If You Care About Video Game Stories, You Should be Watching /noclip

If writing is my creative first love, video games are my second. Words Deferred is a site about writing, so I mostly limit my talk about video games to the story-centric, like my series about Games for People Who Prefer to Read.

Of course, not all games care much about story, and the entire medium has long been lambasted by serious artists for its weak storytelling. There’s a weird tension built into games, between experience and participation, the twin engines that make a game at least partly something you do instead of something you receive. That doesn’t mean there are no great stories in games, but it does mean that you have to go searching if you want to find them.

Games are also fascinating from the perspective of their construction. They are half art, and half science; programmers and engineers working side by side with artists, modelers and sound designers. The closest analogues are stage theater or TV and movies, where there is a certain unexplainable amalgamation of the magical and the mundane in order to actually put a finished product in front of an audience. Art constructed by a team is very different from the work of the lone artist.

There are plenty of documentaries on movie making; on the actors, directors, and myriad other craftspeople who put stories on the big screen. But there are comparatively few who do the same thing for games. Among the best are the small team at /noclip.

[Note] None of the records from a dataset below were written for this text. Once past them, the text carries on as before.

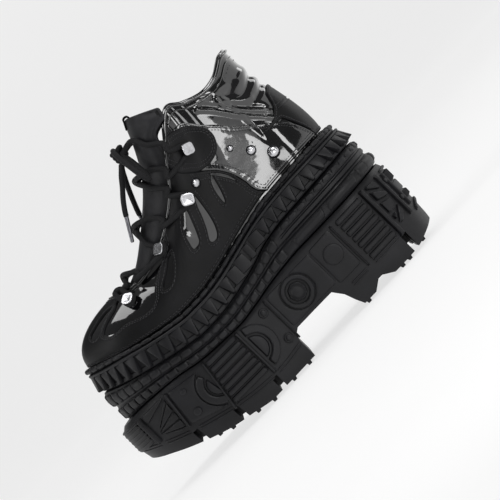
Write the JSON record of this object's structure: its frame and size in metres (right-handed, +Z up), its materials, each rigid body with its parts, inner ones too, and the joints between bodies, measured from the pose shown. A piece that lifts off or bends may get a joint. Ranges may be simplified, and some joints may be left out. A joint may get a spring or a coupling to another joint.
{
  "type": "platform boot",
  "caption": "Left platform ankle boot with a lugged block sole, a toothed rand, a hollow leather upper, a padded tongue and laces run behind steel hooks.",
  "frame": {"origin": "centre of the object's footprint on the floor, under the middle of its length and width", "axes": "+X towards the toe, +Y towards the outer (lateral) side of this left shoe, +Z up"},
  "size_m": [0.2975, 0.1338, 0.2413],
  "materials": {
    "rubber": "moulded black rubber, satin",
    "welt": "moulded segmented strip, satin",
    "leather": "black leather, matte overlays on glossy patent panels",
    "tongue": "padded matte black leather with a bound edge",
    "lining": "black textile lining",
    "webbing": "woven black tape",
    "lace": "round braided black cord",
    "steel": "polished nickel plate",
    "aglet": "brushed metal tip"
  },
  "bodies": {
    "root": {"outsole": "rubber", "midsole": "rubber", "rand": "rubber", "welt": "welt", "insole": "lining", "upper": "leather", "heel_counter": "leather", "tongue": "tongue", "pull_loop": "webbing", "lace_hook_lateral_1": "steel", "lace_hook_lateral_2": "steel", "lace_hook_lateral_3": "steel", "lace_hook_lateral_4": "steel", "rivet_lateral_1": "steel", "rivet_lateral_2": "steel", "rivet_lateral_3": "steel", "rivet_lateral_4": "steel", "lace_hook_medial_1": "steel", "lace_hook_medial_2": "steel", "lace_hook_medial_3": "steel", "lace_hook_medial_4": "steel", "rivet_medial_1": "steel", "rivet_medial_2": "steel", "rivet_medial_3": "steel", "rivet_medial_4": "steel", "lace_cross_1": "lace", "lace_cross_2": "lace", "lace_cross_3": "lace", "lace_top": "lace", "lace_knot": "lace", "lace_loop_lateral": "lace", "lace_loop_medial": "lace", "lace_end_lateral": "lace", "lace_end_medial": "lace", "aglet_lateral": "aglet", "aglet_medial": "aglet"}
  },
  "joints": []
}
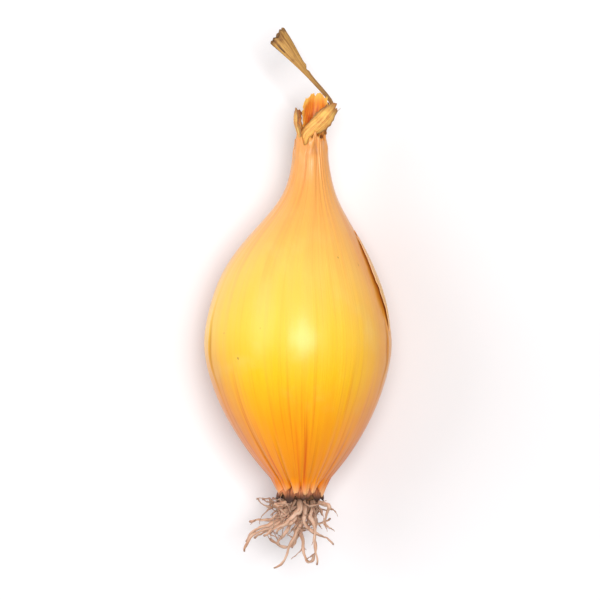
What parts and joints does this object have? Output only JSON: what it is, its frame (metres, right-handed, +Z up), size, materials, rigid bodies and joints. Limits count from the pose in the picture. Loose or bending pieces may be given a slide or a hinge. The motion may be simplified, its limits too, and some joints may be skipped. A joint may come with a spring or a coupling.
{
  "type": "onion set",
  "caption": "Small dry onion bulb for planting, lying on its side, with papery golden skin, a torn neck, a withered leaf stub and a tuft of dry roots.",
  "frame": {"origin": "middle of the small flat spot under the belly that the bulb lies on", "axes": "+Y along the bulb's axis from the root end to the neck, +Z up from the surface it lies on, +X to the bulb's right with the neck pointing away"},
  "size_m": [0.0208, 0.0582, 0.0193],
  "materials": {
    "golden_skin": "satin papery skin, golden yellow turning orange towards the root end",
    "cork_plate": "rough, corky",
    "torn_skin": "matte, ragged dry skin",
    "dry_root": "matte, dry and wiry",
    "dried_sheath": "matte dried leaf sheath",
    "inner_scale": "satin, slightly moist looking",
    "dried_leaf": "matte, fibrous",
    "loose_skin": "satin papery skin with a pale torn edge"
  },
  "bodies": {
    "root": {"bulb": "golden_skin", "basal_plate": "cork_plate", "base_skin_frill": "torn_skin", "root_01": "dry_root", "root_02": "dry_root", "root_03": "dry_root", "root_04": "dry_root", "root_05": "dry_root", "root_06": "dry_root", "root_07": "dry_root", "root_08": "dry_root", "root_09": "dry_root", "root_10": "dry_root", "root_11": "dry_root", "root_12": "dry_root", "root_13": "dry_root", "root_14": "dry_root", "root_15": "dry_root", "root_16": "dry_root", "root_17": "dry_root", "root_18": "dry_root", "root_19": "dry_root", "root_20": "dry_root", "sheath_left": "dried_sheath", "sheath_right": "dried_sheath", "sheath_back": "dried_sheath", "inner_scale_tip": "inner_scale", "dried_leaf": "dried_leaf", "outer_skin_flake": "loose_skin"}
  },
  "joints": []
}
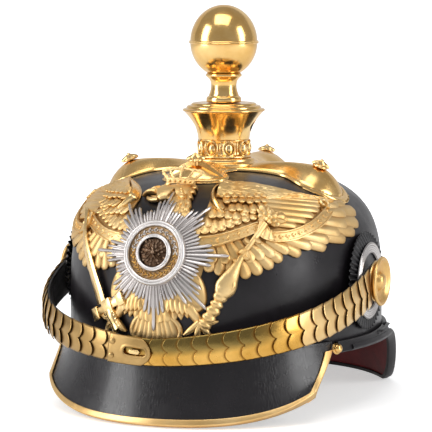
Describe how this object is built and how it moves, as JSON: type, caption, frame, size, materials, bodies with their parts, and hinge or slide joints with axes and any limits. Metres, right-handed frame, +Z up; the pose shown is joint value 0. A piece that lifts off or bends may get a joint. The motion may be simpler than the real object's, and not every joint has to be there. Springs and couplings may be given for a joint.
{
  "type": "dress helmet",
  "caption": "Black lacquered dress helmet with gilt visor trim, cross-shaped crown mount, screw-in ball finial, spread-winged eagle plate, silver star, cockades and scaled chin strap.",
  "frame": {"origin": "centre of the head opening, on the plane of the skull's rim", "axes": "+Z up through the crown, the front of the helmet faces -Y, the wearer's left is +X"},
  "size_m": [0.2048, 0.2463, 0.2335],
  "materials": {
    "lacquered_leather": "black lacquer, polished, with fine wear",
    "lacquered_edging": "black lacquered leather edging",
    "red_lining": "dyed dark red",
    "green_lining": "dyed dark green",
    "gilt_trim": "polished gilt",
    "gilt_mounts": "polished gilt",
    "gilt_finial": "polished gilt",
    "gilt_scales": "polished gilt, worn",
    "matte_gilt": "fine matte gilt",
    "brass_fasteners": "plain brass",
    "steel_nuts": "plain",
    "silver_star": "silvered, softly polished",
    "dark_field": "dark gilt field",
    "medallion": "gilt and enamel",
    "cockade_black": "black paint",
    "cockade_silver": "silver paint",
    "strap_leather": "black",
    "sweatband_leather": "tan",
    "liner_silk": "ribbed silk"
  },
  "bodies": {
    "helmet": {"skull": "lacquered_leather", "front_visor": "lacquered_leather", "front_visor_lining": "green_lining", "front_visor_trim": "gilt_trim", "trim_end_studs": "gilt_trim", "rear_visor": "lacquered_leather", "rear_visor_lining": "red_lining", "rear_visor_edging": "lacquered_edging", "rear_spine": "gilt_mounts", "rear_spine_studs": "gilt_mounts", "cross_base": "gilt_mounts", "cross_studs": "gilt_mounts", "plate_nuts": "steel_nuts", "beaded_collar": "gilt_finial", "neck": "gilt_finial", "neck_cap": "gilt_finial", "eagle_plate": "matte_gilt", "eagle_crown": "matte_gilt", "eagle_sabre": "matte_gilt", "eagle_sceptre": "matte_gilt", "eagle_posts": "brass_fasteners", "star_rays": "silver_star", "star_rim": "silver_star", "star_field": "dark_field", "star_inner_ring": "silver_star", "star_medallion": "medallion", "cockade_left": "cockade_black", "cockade_right": "cockade_black", "cockade_ring_left": "cockade_silver", "cockade_ring_right": "cockade_silver", "rosette_left": "gilt_scales", "rosette_right": "gilt_scales", "rosette_bolts": "brass_fasteners", "rosette_nuts": "steel_nuts", "sweatband": "sweatband_leather", "liner": "liner_silk"},
    "finial_screw": {"finial_screw": "brass_fasteners"},
    "finial": {"finial_stem": "gilt_finial", "ball_lower": "gilt_finial", "ball_upper": "gilt_finial", "ball_band": "gilt_finial"},
    "left_scales_1": {"scales_left_1": "gilt_scales", "strap_left_1": "strap_leather"},
    "left_scales_2": {"scales_left_2": "gilt_scales", "strap_left_2": "strap_leather"},
    "left_scales_3": {"scales_left_3": "gilt_scales", "strap_left_3": "strap_leather"},
    "left_scales_4": {"scales_left_4": "gilt_scales", "strap_left_4": "strap_leather", "end_stud": "gilt_scales"},
    "right_scales_1": {"scales_right_1": "gilt_scales", "strap_right_1": "strap_leather"},
    "right_scales_2": {"scales_right_2": "gilt_scales", "strap_right_2": "strap_leather"},
    "right_scales_3": {"scales_right_3": "gilt_scales", "strap_right_3": "strap_leather"},
    "right_scales_4": {"scales_right_4": "gilt_scales", "strap_right_4": "strap_leather", "end_tab": "gilt_scales", "tab_rivets": "gilt_scales"}
  },
  "joints": [
    {"name": "finial_rise", "type": "slide", "parent": "helmet", "child": "finial_screw", "axis": [0, 0, 1], "range_m": [0, 0.0075]},
    {"name": "finial_turn", "type": "hinge", "parent": "finial_screw", "child": "finial", "pos_m": [0, -0.006, 0.15], "axis": [0, 0, 1], "range_deg": [0, 1801]},
    {"name": "left_lift", "type": "hinge", "parent": "helmet", "child": "left_scales_1", "pos_m": [0, -0.008, 0.035], "axis": [-1, 0, 0], "range_deg": [0, 80]},
    {"name": "right_lift", "type": "hinge", "parent": "helmet", "child": "right_scales_1", "pos_m": [0, -0.008, 0.035], "axis": [-1, 0, 0], "range_deg": [0, 80]},
    {"name": "right_flex_1", "type": "hinge", "parent": "right_scales_1", "child": "right_scales_2", "pos_m": [-0.09419, -0.05512, 0.0231], "axis": [-0.0581, 0.222, -0.9733], "range_deg": [0, 14]},
    {"name": "right_flex_2", "type": "hinge", "parent": "right_scales_2", "child": "right_scales_3", "pos_m": [-0.07935, -0.08723, 0.01554], "axis": [-0.1172, 0.1603, -0.9801], "range_deg": [0, 16.8]},
    {"name": "right_flex_3", "type": "hinge", "parent": "right_scales_3", "child": "right_scales_4", "pos_m": [-0.05192, -0.1098, 0.00926], "axis": [-0.1437, 0.0679, -0.9873], "range_deg": [0, 19.6]},
    {"name": "left_flex_1", "type": "hinge", "parent": "left_scales_1", "child": "left_scales_2", "pos_m": [0.09419, -0.05512, 0.0231], "axis": [-0.0581, -0.222, 0.9733], "range_deg": [0, 4.2]},
    {"name": "left_flex_2", "type": "hinge", "parent": "left_scales_2", "child": "left_scales_3", "pos_m": [0.07935, -0.08723, 0.01554], "axis": [-0.1172, -0.1603, 0.9801], "range_deg": [0, 5.04]},
    {"name": "left_flex_3", "type": "hinge", "parent": "left_scales_3", "child": "left_scales_4", "pos_m": [0.05192, -0.1098, 0.00926], "axis": [-0.1437, -0.0679, 0.9873], "range_deg": [0, 5.88]}
  ],
  "couplings": [
    {"joint": "finial_turn", "follows": "finial_rise", "rad_per_m": 4188.8},
    {"joint": "right_lift", "follows": "left_lift", "ratio": 1},
    {"joint": "right_flex_2", "follows": "right_flex_1", "ratio": 1.2},
    {"joint": "right_flex_3", "follows": "right_flex_1", "ratio": 1.4},
    {"joint": "left_flex_1", "follows": "right_flex_1", "ratio": 0.3},
    {"joint": "left_flex_2", "follows": "right_flex_1", "ratio": 0.36},
    {"joint": "left_flex_3", "follows": "right_flex_1", "ratio": 0.42}
  ]
}
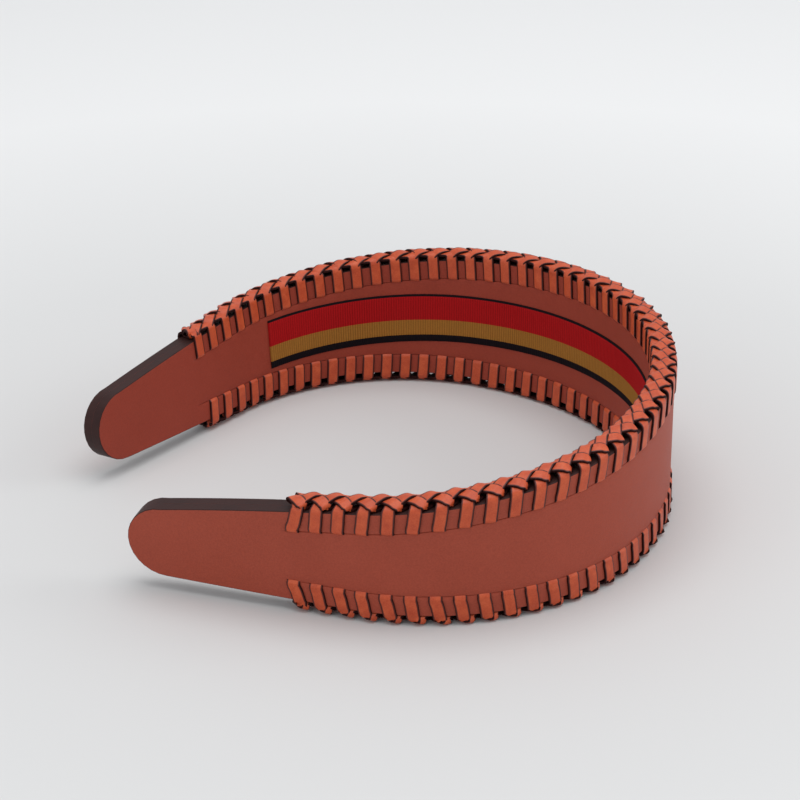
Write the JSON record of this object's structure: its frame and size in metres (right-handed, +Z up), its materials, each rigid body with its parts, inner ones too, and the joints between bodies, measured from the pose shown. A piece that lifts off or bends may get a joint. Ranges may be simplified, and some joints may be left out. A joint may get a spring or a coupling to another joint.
{
  "type": "headband",
  "caption": "Wide leather headband: a springy horseshoe band with buttonhole-laced edges and a striped ribbon lining the inside.",
  "frame": {"origin": "on the floor, under the middle of the band's outline", "axes": "+X out of the crown, +Y towards the right leg, +Z up along the width of the band as it lies on its lower edge"},
  "size_m": [0.1304, 0.1336, 0.039],
  "materials": {
    "cover_leather": "fine-grained terracotta leather, satin",
    "lining_leather": "brick-red lining leather, matt",
    "core_plastic": "black springy strip",
    "ribbon_fabric": "ribbed grosgrain, red, olive-gold and black stripes",
    "lace_leather": "glossy orange lace with dark edges"
  },
  "bodies": {
    "left_side": {"left_outer_cover": "cover_leather", "left_inner_lining": "lining_leather", "left_spring_core": "core_plastic", "left_ribbon": "ribbon_fabric", "left_upper_lace": "lace_leather", "left_lower_lace": "lace_leather"},
    "right_side": {"right_outer_cover": "cover_leather", "right_inner_lining": "lining_leather", "right_spring_core": "core_plastic", "right_ribbon": "ribbon_fabric", "right_upper_lace": "lace_leather", "right_lower_lace": "lace_leather"}
  },
  "joints": [
    {"name": "spread", "type": "hinge", "parent": "left_side", "child": "right_side", "pos_m": [0.06184, 0, 0.018], "axis": [0, 0, -1], "range_deg": [-8, 25], "stiffness_Nm_per_rad": 0.5}
  ]
}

They are remarkably prolific for a core group of just four people, not only putting out multiple high-quality documentaries per year, but hosting a weekly podcast, building a game history archive, doing some indie game development, and recently creating a sort-of, kind-of online game magazine thing. They are also clearly a group who loves games as a storytelling medium, and that passion comes through in the documentary series where they give voice to the developers of some of the most exciting story-centric games.

Now is the perfect time to check out their work, because they’re right in the middle of releasing a multi-part series about Disco Elysium, one of the most critically acclaimed and lauded “story games” in the past decade, and the story of the people who made it is just as interesting as the game itself.